Allen Lyle: You know, if you were to take all of those gaps and cracks and combine them, on the average house, you’d have a hole about one square yard. Yeah, three feet by three feet. That’s why it pays to seek out and seal those cracks. But easier said than done, right? Have you been down the caulking aisle lately? Options are confusing, so let’s look at just a few of them.
A lot of people go straight for that 100% silicone. Great idea. If you apply it correctly, practically guarantees a waterproof seal. Here’s the drawback, look over here. When you look at a crack like this, silicone is clear. You put it on, you’ll still see the crack. You cannot paint this, silicone will not accept paint.
So, you may want to go with a siliconized latex. Either one is great. When you’re talking about outside make sure it says “exterior” on it. Or in this case, you’ve got flashing, windows, doors. That tells you this is for the outside.

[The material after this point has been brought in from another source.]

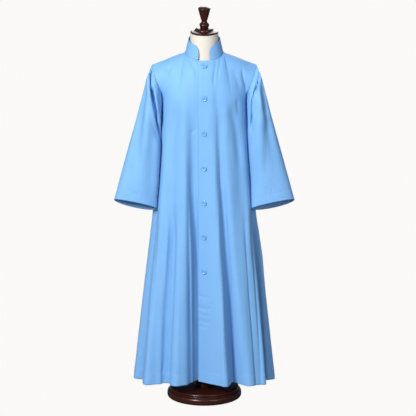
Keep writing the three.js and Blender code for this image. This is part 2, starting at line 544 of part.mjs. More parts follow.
function formTorso() {
  const columns = 28;
  const ring = (row) =>
    Array.from({ length: columns }, (_, j) => {
      const angle = (j / columns) * 2 * Math.PI;
      const [across, away] = [Math.sin(angle), Math.cos(angle)];
      const depth = away > 0 ? row.front : row.back;
      const reach = (Math.abs(across / row.halfWidth) ** row.power + Math.abs(away / depth) ** row.power) ** (-1 / row.power);
      const sideways = ((reach * across) / row.halfWidth) ** 2;
      return vector(reach * across, -reach * away, mix(away > 0 ? row.frontZ : row.backZ, row.sideZ, sideways));
    });
  const rings = FORM_RINGS.map(ring);
  const points = [...rings.flat(), vector(0, 0, NECK_TOP_Z), vector(0, 0, FORM_BOTTOM_Z)];
  const [top, bottom] = [points.length - 2, points.length - 1];
  const lowest = (rings.length - 1) * columns;
  const index = [];
  for (let j = 0; j < columns; j += 1) {
    const next = (j + 1) % columns;
    for (let i = 0; i < rings.length - 1; i += 1) {
      const [a, b] = [i * columns, (i + 1) * columns];
      index.push(a + j, b + j, b + next, a + j, b + next, a + next);
    }
    index.push(top, j, next, bottom, lowest + next, lowest + j);
  }
  return solidFrom(points.flatMap((p) => [p.x, p.y, p.z]), index);
}

// A turned solid about +Z from its profile, closed on the axis at both ends.
function turned(profile, segments, topHeight = profile[profile.length - 1].height) {
  const outline = [
    new THREE.Vector2(0, profile[0].height),
    ...profile.map((p) => new THREE.Vector2(p.radius, p.height)),
    new THREE.Vector2(0, topHeight),
  ];
  const geometry = new THREE.LatheGeometry(outline, segments);
  return geometry.rotateX(Math.PI / 2);
}

// ---------------------------------------------------------------- the object

const cassockOnForm = new THREE.Group();
const raised = new THREE.Group();
raised.position.z = POLE_SETTING;
cassockOnForm.add(raised);

function add(name, geometry, finish, z = 0, group = raised) {
  const mesh = new THREE.Mesh(geometry, finish);
  mesh.name = name;
  mesh.position.z = z;
  group.add(mesh);
  return mesh;
}

add("front_left", bodyPanel(frontPlaces), BLUE_CLOTH);
add("front_right", bodyPanel((row) => frontPlaces(row).map((place) => -place), lapDrop), BLUE_CLOTH);
add("back", bodyPanel(backPlaces), BLUE_CLOTH);
add("sleeve_left", sleeve(1, LEFT_SLEEVE_FOLDS), BLUE_CLOTH);
add("sleeve_right", sleeve(-1, RIGHT_SLEEVE_FOLDS), BLUE_CLOTH);
add("collar", collar(), BLUE_CLOTH);

// The row number on the front centre line whose point has this height.
function rowAtHeight(z) {
  let [low, high] = [0, ROWS];
  for (let i = 0; i < 40; i += 1) {
    const middle = (low + high) / 2;
    if (bodyPoint(0, middle).z > z) low = middle;
    else high = middle;
  }
  return low;
}

for (let i = 0; i < BUTTON_COUNT; i += 1) {
  const z = i === 0 ? TOP_BUTTON_Z : SECOND_BUTTON_Z - (i - 1) * BUTTON_PITCH;
  const row = rowAtHeight(z);
  const out = bodyOut(0, row);
  const button = add("button_" + (i + 1), turned(BUTTON_PROFILE, 14, BUTTON_FACE_HEIGHT), BLUE_BUTTON);
  button.position.copy(bodyPoint(0, row).addScaledVector(out, SEAM_GAP));
  button.quaternion.setFromUnitVectors(vector(0, 0, 1), out);
}

const TOUCH = 0.3; // between the form's own pieces
const CAP_Z = NECK_TOP_Z + TOUCH;
const POLE_Z = FOOT_TOP + TOUCH;
const POLE_LENGTH = POLE_SETTING + FORM_BOTTOM_Z - TOUCH - POLE_Z;
add("form_torso", formTorso(), CREAM_COVER);
add("form_cap", turned(CAP_PROFILE, 28), DARK_WOOD, CAP_Z);
add("form_finial", turned(FINIAL_PROFILE, 18, FINIAL_TOP), DARK_WOOD, CAP_Z + CAP_TOP + TOUCH);
const pole = [{ radius: POLE_RADIUS, height: 0 }, { radius: POLE_RADIUS, height: POLE_LENGTH }];
add("form_pole", turned(pole, 16), DARK_WOOD, POLE_Z, cassockOnForm);
add("form_foot", turned(FOOT_PROFILE, 32), DARK_WOOD, 0, cassockOnForm);

export default cassockOnForm;
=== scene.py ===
# %% [markdown]
# # A choir cassock on a dress form
# The CAD model gives every piece its true place and size. This lesson dresses it: each wall of cloth becomes a thin,
# creased sheet, and each turned piece gets its fine mouldings. Everything is in metres, and small sizes are written
# in millimetres times MM.

# %% Load the frame
import math
import bmesh
import bpy
import numpy as np
from mathutils import Matrix, Quaternion, Vector


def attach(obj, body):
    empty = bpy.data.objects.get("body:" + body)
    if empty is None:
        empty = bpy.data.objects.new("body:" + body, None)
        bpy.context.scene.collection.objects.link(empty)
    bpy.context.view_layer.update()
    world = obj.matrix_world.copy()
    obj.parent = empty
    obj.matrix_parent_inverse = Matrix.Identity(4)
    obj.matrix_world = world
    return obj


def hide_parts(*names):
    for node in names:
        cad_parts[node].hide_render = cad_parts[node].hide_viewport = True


MM = 0.001
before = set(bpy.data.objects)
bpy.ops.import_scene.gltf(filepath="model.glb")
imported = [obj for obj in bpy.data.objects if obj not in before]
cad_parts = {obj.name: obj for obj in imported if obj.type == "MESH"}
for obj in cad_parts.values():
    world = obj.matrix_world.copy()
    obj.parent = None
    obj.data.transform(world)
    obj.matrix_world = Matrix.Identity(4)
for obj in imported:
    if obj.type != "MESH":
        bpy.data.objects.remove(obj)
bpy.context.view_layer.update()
print("CAD nodes:", ", ".join(sorted(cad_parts)))

# %% [markdown]
# ## Camera
# A long lens from far away keeps upright lines upright. It looks down a little, so the top of the foot shows as an
# ellipse and the inside of the cuffs just shows.

# %% Camera
VIEW_ELEVATION = math.radians(16.5)
VIEW_DISTANCE = 28.0
VIEW_WIDTH = 1747 * MM
SENSOR = 36.0
look_at = Vector((15.5 * MM, 0, 825 * MM))

camera_data = bpy.data.cameras.new("camera")
camera_data.sensor_width = SENSOR
camera_data.lens = SENSOR * VIEW_DISTANCE / VIEW_WIDTH
camera = bpy.data.objects.new("camera", camera_data)
bpy.context.collection.objects.link(camera)
backwards = Vector((0, -math.cos(VIEW_ELEVATION), math.sin(VIEW_ELEVATION)))
camera.location = look_at + backwards * VIEW_DISTANCE
camera.rotation_euler = (-backwards).to_track_quat("-Z", "Y").to_euler()
bpy.context.scene.camera = camera
print("lens %.0f mm at %.0f m" % (camera_data.lens, VIEW_DISTANCE))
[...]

When you are using it, a 45-degree cut on the tip. I don’t like to go down any further than a quarter of an inch. Gives you more control over it. One other thing, when you’re looking at the caulk, look for something that has something in it for mildew.
Also, you might want to think about picking up a can of this, because not all of those cracks are going to be sealed with caulk. Expandable foam is great for filling in those larger voids that caulk simply can’t seal. So, seal it up. Save that energy.